Records with modeling code
_ _ _

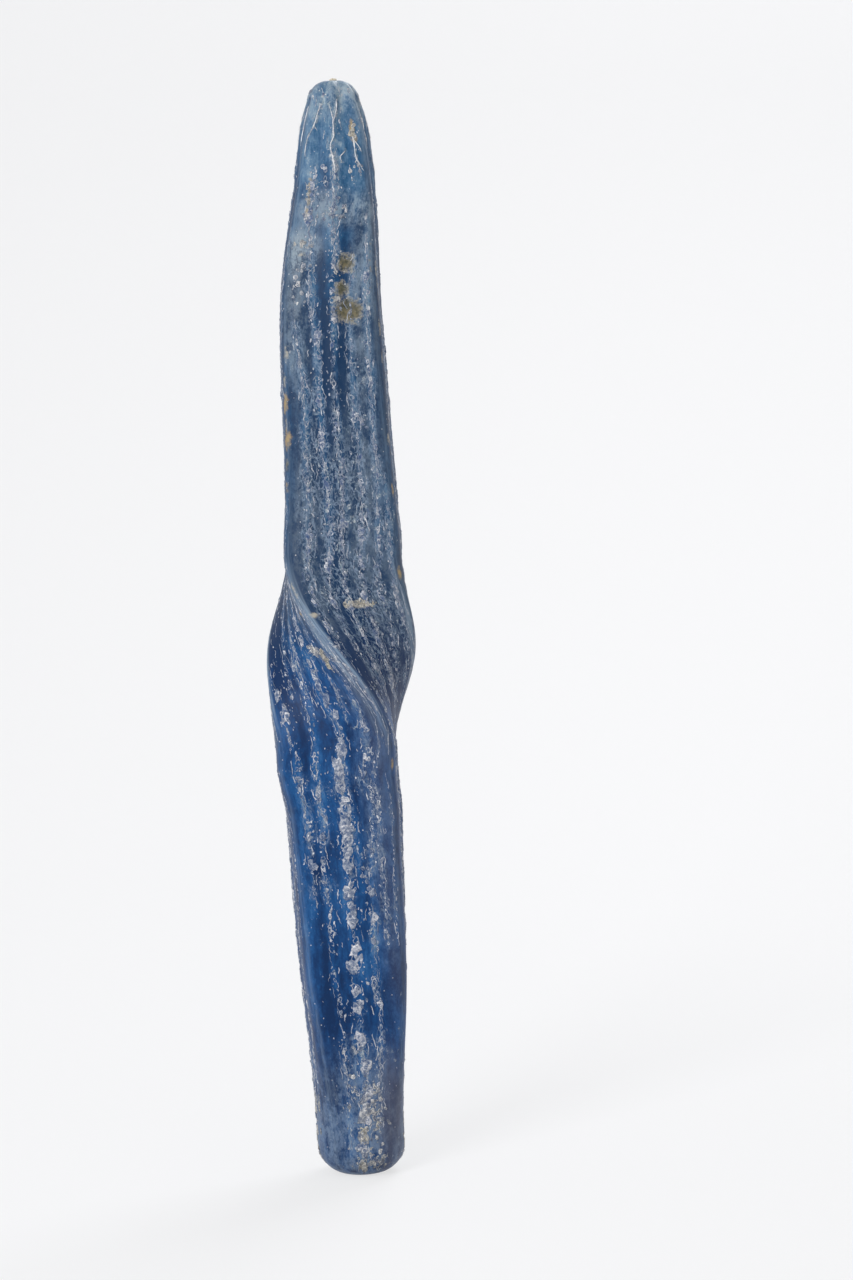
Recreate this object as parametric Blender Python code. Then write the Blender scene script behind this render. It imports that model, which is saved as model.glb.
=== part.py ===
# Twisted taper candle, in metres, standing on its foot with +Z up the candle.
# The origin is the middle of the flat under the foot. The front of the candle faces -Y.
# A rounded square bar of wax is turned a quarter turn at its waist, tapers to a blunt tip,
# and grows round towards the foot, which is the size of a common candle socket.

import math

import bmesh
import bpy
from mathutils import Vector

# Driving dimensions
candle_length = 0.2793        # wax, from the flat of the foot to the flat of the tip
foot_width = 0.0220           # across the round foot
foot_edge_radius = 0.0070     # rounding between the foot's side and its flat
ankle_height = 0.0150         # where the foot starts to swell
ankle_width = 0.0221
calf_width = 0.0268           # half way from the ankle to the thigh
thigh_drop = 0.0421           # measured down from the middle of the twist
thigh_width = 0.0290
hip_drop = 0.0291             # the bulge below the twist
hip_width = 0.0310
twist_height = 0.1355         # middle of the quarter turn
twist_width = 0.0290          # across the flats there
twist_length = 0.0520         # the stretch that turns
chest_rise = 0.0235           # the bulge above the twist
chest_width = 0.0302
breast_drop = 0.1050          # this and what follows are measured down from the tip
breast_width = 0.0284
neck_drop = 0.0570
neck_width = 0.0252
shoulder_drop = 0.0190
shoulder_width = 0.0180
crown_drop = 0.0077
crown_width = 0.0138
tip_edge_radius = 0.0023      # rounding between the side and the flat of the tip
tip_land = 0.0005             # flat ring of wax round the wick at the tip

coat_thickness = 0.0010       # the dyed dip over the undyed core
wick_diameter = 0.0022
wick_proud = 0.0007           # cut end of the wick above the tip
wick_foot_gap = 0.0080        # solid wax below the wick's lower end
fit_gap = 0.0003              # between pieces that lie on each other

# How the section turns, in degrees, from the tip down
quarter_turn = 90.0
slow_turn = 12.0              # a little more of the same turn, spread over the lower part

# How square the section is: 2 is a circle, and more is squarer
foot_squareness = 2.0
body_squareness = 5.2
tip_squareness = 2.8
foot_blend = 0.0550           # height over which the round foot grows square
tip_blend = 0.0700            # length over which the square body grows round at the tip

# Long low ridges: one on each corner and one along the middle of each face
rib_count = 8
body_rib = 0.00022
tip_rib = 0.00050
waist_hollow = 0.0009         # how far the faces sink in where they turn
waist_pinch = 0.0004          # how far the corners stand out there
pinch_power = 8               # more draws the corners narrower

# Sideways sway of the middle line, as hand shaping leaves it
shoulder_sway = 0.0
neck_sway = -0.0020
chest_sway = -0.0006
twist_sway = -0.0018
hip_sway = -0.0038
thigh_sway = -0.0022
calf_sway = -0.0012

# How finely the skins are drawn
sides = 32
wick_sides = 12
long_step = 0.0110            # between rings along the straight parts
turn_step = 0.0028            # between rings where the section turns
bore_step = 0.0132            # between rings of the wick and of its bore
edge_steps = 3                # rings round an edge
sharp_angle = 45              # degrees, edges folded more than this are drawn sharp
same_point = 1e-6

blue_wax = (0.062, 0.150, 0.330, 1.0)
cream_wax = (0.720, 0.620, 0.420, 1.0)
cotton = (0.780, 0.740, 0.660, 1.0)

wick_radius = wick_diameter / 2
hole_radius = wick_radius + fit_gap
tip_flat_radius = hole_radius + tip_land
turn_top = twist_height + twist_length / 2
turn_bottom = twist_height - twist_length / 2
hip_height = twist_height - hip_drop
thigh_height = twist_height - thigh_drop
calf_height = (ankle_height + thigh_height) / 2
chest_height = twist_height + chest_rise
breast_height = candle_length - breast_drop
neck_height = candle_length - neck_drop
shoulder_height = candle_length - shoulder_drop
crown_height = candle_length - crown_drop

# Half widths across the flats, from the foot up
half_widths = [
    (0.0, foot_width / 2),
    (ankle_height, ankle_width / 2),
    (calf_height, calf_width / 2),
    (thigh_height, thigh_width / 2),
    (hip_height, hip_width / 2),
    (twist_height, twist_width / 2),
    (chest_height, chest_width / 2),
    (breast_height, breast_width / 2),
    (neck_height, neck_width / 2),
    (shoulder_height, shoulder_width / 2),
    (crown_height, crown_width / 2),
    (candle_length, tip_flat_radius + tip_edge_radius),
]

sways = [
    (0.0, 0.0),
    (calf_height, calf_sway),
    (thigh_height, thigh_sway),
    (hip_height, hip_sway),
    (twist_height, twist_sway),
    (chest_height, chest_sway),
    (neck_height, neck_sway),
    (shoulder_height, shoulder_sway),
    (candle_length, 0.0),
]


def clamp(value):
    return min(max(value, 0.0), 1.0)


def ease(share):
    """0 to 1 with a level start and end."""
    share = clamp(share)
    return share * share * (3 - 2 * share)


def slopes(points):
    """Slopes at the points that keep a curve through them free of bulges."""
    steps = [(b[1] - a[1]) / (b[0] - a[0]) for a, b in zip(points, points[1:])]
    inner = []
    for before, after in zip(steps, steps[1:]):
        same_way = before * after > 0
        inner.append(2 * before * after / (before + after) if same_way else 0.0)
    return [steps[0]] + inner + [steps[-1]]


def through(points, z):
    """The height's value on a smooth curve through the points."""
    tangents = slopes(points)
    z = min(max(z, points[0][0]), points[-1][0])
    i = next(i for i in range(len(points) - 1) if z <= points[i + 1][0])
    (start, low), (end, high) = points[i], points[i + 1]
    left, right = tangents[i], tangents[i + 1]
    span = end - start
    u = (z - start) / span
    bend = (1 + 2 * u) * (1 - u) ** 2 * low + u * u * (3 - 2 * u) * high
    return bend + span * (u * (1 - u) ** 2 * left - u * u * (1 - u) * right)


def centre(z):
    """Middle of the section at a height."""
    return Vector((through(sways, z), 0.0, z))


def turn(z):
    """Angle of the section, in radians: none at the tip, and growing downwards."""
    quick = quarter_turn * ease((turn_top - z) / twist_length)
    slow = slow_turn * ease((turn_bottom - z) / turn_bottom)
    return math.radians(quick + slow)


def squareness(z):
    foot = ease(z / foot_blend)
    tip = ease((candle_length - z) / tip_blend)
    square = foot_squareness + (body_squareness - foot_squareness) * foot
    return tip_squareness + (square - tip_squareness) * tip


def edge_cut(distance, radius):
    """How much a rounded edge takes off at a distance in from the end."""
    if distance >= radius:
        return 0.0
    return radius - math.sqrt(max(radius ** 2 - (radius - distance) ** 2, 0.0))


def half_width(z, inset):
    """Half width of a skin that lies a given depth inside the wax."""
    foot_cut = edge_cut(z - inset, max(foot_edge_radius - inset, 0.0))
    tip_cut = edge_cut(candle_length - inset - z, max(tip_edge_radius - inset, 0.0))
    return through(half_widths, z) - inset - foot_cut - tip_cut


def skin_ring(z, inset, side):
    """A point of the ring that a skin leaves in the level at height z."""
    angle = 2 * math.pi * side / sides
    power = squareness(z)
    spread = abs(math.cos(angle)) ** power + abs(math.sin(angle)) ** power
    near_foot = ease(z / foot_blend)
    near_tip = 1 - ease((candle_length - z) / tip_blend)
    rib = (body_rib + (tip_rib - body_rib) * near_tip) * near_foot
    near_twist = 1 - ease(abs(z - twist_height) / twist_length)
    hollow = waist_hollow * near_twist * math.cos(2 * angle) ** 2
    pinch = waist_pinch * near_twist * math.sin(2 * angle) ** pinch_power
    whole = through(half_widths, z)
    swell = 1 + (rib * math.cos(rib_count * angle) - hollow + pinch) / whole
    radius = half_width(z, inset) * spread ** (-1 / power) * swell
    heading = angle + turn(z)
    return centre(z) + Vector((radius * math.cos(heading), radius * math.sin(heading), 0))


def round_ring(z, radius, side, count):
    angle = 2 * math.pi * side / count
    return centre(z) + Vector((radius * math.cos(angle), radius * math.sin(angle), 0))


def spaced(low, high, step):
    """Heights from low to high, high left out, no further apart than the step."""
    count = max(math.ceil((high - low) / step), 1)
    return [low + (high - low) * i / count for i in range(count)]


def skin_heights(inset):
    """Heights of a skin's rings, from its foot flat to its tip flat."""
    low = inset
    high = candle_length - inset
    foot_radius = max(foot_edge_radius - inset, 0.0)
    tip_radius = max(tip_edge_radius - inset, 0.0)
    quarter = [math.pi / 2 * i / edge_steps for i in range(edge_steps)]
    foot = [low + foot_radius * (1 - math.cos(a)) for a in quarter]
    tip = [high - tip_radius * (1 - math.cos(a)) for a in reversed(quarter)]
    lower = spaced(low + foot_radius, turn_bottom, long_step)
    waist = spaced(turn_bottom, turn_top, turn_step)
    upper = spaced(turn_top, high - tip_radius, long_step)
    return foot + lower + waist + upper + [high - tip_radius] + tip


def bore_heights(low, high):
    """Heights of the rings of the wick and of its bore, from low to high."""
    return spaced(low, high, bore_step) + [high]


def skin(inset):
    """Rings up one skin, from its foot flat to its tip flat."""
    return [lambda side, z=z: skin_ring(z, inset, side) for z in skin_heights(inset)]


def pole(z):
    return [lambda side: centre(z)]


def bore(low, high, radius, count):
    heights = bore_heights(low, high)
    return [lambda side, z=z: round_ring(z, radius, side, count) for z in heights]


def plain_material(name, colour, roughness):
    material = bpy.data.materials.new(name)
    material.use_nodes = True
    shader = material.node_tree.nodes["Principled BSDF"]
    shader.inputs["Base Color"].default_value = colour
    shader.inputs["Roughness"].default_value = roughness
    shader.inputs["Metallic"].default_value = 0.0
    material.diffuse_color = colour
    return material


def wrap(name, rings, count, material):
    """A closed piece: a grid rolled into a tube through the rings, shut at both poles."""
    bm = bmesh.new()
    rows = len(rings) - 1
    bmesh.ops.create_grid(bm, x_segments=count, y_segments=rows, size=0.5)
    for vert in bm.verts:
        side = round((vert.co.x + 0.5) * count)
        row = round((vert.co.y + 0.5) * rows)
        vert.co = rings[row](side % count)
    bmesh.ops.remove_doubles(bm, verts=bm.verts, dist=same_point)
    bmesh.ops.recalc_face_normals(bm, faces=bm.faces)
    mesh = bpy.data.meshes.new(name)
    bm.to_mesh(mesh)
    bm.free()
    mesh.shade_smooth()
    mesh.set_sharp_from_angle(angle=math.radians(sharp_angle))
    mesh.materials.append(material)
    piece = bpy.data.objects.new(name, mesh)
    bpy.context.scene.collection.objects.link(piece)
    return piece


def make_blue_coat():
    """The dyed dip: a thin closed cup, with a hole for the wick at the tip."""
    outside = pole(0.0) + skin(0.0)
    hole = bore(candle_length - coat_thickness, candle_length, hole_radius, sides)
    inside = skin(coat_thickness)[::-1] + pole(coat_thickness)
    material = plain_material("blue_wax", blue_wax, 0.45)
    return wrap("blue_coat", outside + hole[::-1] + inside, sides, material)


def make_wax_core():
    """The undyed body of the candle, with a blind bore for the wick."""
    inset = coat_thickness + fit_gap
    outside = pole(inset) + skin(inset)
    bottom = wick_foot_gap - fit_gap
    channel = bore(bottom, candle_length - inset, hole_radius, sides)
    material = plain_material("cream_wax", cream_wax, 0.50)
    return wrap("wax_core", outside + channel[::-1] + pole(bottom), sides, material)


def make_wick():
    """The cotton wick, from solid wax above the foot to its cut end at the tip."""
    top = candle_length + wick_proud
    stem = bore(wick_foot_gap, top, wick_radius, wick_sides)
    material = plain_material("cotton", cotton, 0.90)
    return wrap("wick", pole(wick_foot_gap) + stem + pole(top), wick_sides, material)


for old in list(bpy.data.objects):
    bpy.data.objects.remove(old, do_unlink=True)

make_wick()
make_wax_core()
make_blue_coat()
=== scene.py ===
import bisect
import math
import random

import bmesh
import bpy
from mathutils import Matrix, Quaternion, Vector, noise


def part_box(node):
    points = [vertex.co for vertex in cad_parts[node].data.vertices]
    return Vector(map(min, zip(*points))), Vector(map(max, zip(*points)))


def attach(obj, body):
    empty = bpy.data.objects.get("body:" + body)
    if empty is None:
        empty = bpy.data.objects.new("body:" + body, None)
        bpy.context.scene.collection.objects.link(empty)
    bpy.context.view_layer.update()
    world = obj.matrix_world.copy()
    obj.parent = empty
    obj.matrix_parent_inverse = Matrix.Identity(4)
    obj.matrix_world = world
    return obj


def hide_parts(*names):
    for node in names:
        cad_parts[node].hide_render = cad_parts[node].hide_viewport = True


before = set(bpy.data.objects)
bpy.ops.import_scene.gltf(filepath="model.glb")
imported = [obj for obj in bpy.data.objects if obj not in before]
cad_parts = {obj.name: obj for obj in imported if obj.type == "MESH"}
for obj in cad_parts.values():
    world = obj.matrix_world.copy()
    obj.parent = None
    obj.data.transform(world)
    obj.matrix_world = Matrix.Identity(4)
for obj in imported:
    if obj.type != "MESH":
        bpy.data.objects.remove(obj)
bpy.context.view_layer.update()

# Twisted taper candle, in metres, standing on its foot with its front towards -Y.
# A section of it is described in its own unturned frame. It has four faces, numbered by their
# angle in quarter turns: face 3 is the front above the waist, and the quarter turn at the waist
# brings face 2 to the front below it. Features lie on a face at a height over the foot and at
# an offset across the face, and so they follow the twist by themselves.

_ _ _

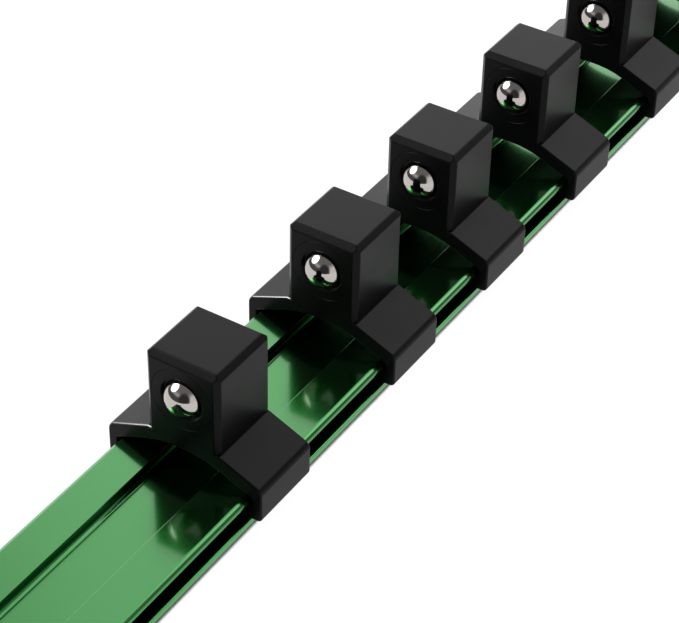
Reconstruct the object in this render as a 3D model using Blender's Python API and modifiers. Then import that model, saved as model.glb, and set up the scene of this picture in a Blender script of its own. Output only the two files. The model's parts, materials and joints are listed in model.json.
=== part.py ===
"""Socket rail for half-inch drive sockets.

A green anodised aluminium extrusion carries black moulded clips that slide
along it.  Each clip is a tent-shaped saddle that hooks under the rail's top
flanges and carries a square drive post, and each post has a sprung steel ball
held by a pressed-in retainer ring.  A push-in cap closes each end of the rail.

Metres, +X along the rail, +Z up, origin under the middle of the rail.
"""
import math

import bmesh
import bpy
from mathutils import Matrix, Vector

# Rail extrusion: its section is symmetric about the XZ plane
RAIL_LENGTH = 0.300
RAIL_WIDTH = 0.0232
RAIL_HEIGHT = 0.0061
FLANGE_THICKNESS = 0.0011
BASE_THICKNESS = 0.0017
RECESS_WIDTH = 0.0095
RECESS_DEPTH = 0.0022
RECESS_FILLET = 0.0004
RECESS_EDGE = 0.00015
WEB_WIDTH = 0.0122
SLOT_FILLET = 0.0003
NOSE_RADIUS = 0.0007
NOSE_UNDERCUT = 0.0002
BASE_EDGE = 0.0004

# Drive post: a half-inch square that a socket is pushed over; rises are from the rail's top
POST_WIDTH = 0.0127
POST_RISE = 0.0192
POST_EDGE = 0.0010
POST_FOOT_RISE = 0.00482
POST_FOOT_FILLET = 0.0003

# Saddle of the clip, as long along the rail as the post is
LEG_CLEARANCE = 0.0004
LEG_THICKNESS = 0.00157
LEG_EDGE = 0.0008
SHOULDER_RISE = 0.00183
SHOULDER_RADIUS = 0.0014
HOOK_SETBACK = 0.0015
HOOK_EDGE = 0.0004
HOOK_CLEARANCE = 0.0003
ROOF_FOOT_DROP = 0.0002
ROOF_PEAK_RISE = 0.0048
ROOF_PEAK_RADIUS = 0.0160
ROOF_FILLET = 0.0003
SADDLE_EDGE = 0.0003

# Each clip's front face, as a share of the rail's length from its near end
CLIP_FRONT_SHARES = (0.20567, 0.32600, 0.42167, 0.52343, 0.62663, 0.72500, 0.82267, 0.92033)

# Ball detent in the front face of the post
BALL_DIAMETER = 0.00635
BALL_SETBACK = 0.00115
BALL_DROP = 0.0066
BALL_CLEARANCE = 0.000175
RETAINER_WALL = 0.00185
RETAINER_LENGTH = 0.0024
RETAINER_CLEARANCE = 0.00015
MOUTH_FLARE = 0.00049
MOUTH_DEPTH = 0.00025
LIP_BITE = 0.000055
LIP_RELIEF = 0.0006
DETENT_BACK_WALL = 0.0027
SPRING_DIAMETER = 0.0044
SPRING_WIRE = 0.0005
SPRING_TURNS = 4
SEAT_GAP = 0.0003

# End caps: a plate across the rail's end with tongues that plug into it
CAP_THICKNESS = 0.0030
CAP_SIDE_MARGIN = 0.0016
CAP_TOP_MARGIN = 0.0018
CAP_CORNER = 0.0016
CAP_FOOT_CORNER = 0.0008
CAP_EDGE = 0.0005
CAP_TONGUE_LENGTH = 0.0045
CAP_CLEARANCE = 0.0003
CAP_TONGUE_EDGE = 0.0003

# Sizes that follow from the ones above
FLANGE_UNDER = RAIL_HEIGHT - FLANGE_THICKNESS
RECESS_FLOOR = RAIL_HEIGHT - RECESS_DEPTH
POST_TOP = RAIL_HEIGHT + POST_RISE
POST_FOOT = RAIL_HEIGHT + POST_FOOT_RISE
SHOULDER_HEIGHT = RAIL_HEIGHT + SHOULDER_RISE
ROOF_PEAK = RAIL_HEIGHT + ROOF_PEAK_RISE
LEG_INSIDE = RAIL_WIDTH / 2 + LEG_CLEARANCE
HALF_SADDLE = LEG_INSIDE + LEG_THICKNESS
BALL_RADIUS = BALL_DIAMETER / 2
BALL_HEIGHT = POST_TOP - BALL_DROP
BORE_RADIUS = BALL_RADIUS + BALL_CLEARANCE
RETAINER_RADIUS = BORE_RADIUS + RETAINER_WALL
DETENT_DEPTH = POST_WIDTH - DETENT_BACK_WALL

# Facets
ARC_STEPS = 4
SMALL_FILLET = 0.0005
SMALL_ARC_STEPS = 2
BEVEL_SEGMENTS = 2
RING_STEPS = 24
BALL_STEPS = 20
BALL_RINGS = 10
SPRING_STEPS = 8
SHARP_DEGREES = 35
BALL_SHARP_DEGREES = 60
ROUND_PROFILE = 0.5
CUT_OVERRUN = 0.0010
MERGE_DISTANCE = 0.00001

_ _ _

• **The request**
Which lines above run from the one containing "channel = bore(bottom, candle_length" down to the one containing "obj.matrix_world = world"? Repeat exactly those, both ends included, and nothing else.

• **Output of the exercise**
    channel = bore(bottom, candle_length - inset, hole_radius, sides)
    material = plain_material("cream_wax", cream_wax, 0.50)
    return wrap("wax_core", outside + channel[::-1] + pole(bottom), sides, material)


def make_wick():
    """The cotton wick, from solid wax above the foot to its cut end at the tip."""
    top = candle_length + wick_proud
    stem = bore(wick_foot_gap, top, wick_radius, wick_sides)
    material = plain_material("cotton", cotton, 0.90)
    return wrap("wick", pole(wick_foot_gap) + stem + pole(top), wick_sides, material)


for old in list(bpy.data.objects):
    bpy.data.objects.remove(old, do_unlink=True)

make_wick()
make_wax_core()
make_blue_coat()
=== scene.py ===
import bisect
import math
import random

import bmesh
import bpy
from mathutils import Matrix, Quaternion, Vector, noise


def part_box(node):
    points = [vertex.co for vertex in cad_parts[node].data.vertices]
    return Vector(map(min, zip(*points))), Vector(map(max, zip(*points)))


def attach(obj, body):
    empty = bpy.data.objects.get("body:" + body)
    if empty is None:
        empty = bpy.data.objects.new("body:" + body, None)
        bpy.context.scene.collection.objects.link(empty)
    bpy.context.view_layer.update()
    world = obj.matrix_world.copy()
    obj.parent = empty
    obj.matrix_parent_inverse = Matrix.Identity(4)
    obj.matrix_world = world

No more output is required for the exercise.